Cognitive Developmental Perspectives

Piagetian theory describes the child as actively seeking information and new experiences. Children adapt to their environment by assimilating new information when possible or by accommodating their existing frameworks to new information. Development results from increasingly complex reorganizations of mental frameworks as the child moves through an invariant sequence of stages to more advanced levels of cognitive functioning.

In his sociocultural theory of development, Vygotsky emphasized the interaction between the active child and her social environment. From this perspective, the child grows and changes as a function of his/her own efforts, supported by the guidance and help of more skilled others.

Information-processing theories focus on children's representations of information and how they operate on the information to achieve their goals in particular situations. Theorists in this tradition often use computer analogies and flow charts to help describe the steps involved in solving a problem. This approach has been applied to a wide range of problems in studies of cognitive development and social behavior.

Psychodynamic Perspectives

Freud's psychoanalytic theory presents a discontinuous view of development in which the child is motivated by a set of basic biological drives that are focused on different sensory zones and different activities during the early years of development. The concepts of id, ego, and superego are integral to Freud's notion of the development of personality, as are his formulations of the Oedipus and Electra complexes. According to Freudian theory, later adult personality is a direct result of whether the child's drives were deprived or satisfied at each earlier stage. Erikson expanded Freud's theory to include social and cultural factors as influences on the child's development, as well as to extend the theory to cover the entire life span. Erikson's psychosocial theory is organized around a series of fundamental personal and social tasks that need to be accomplished at each stage.

Systems Theory Perspectives

Dynamic systems theories view the developing individual as a member of a system or series of systems that are complex, self-stabilizing, and self-reorganizing.
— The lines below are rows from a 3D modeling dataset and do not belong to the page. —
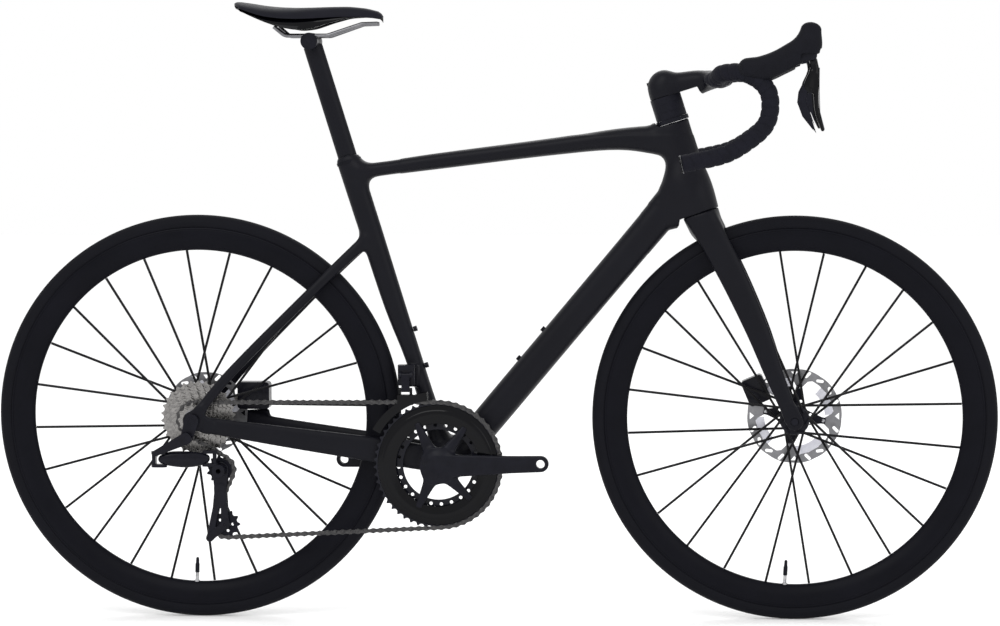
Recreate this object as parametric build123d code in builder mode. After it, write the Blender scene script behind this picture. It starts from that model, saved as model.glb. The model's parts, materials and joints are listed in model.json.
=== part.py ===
from build123d import *
from math import asin, atan2, cos, hypot, pi, radians, sin
import os

# Road bicycle with disc brakes, electronic gears and no pedals. Millimetres.
# +X points forwards, +Z up, -Y is the drive side. The origin is on the ground, halfway between the axles.

# ---------------------------------------------------------------- driving dimensions
wheelbase = 999.0
tyre_radius = 339.0
tyre_width = 28.0
casing_wall = 2.8
rim_outer_radius = 317.0
rim_depth = 37.0
rim_width = 27.0
rim_wall = 2.4
spoke_count = 24
spoke_radius = 0.95
nipple_radius = 2.0
nipple_length = 14.0
front_spoke_phase = 5.2
rear_spoke_phase = 4.0
front_valve_angle = 266.8
rear_valve_angle = 267.9
valve_length = 48.0
front_hub_width = 100.0
rear_hub_width = 142.0
axle_radius = 6.0
front_rotor_radius = 80.0
rear_rotor_radius = 70.0
rotor_band = 14.0
rotor_thickness = 1.8
front_rotor_inset = 10.5
rear_rotor_inset = 15.3
fork_end_thickness = 10.0
dropout_thickness = 7.0

bracket_x = -94.0
bracket_z = 264.0
bracket_shell_radius = 26.0
bracket_shell_width = 68.0
spindle_radius = 12.0
crank_length = 172.5
crank_inner_y = 58.0
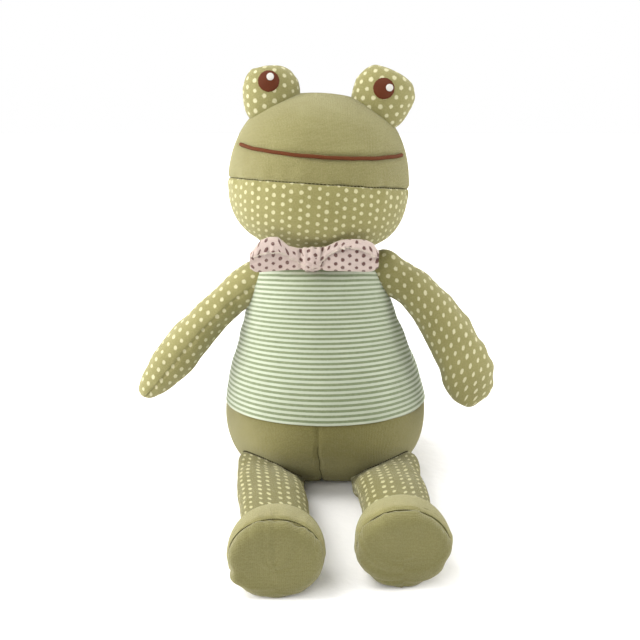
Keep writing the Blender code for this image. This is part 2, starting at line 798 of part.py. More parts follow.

The continuing interactions among system members and among systems make development a highly dynamic enterprise in which relationships and processes are the primary focus.

Ecological theory stresses the importance of understanding the relationship between the organism and various environmental systems, such as the family, school, community, and culture. Development involves the interplay between children and their changing relationships with these different ecological systems-the microsystem, mesosystem, exosystem, macrosystem, and chronosystem. The child's subjective experience or understanding of the environment and the child's active role in modifying the environment are important aspects of this perspective.

Ethological Theory

Ethological theory takes a biological-evolutionary approach to describing development. Ethologists, whose primary mode of study is direct observation of behavior in natural settings, seek similar patterns of behaviors across human and infrahuman species and across human societies and cultures.

Life Span Perspective

Life span theory emphasizes development over the entire life course. According to this view, developmental change can be traced to normative age-graded events, nonnormative events, and historical or cohort events.


Some theoretical perspectives on child development are particularly useful in explaining certain aspects of children's growth and change, whereas other perspectives illuminate other aspects more successfully.

Because every aspect of development is related to several others, however, it is often useful to apply several different theoretical perspectives to the analysis and study of a particular problem or issue. The interrelatedness of different domains of development makes a systems approach increasingly attractive.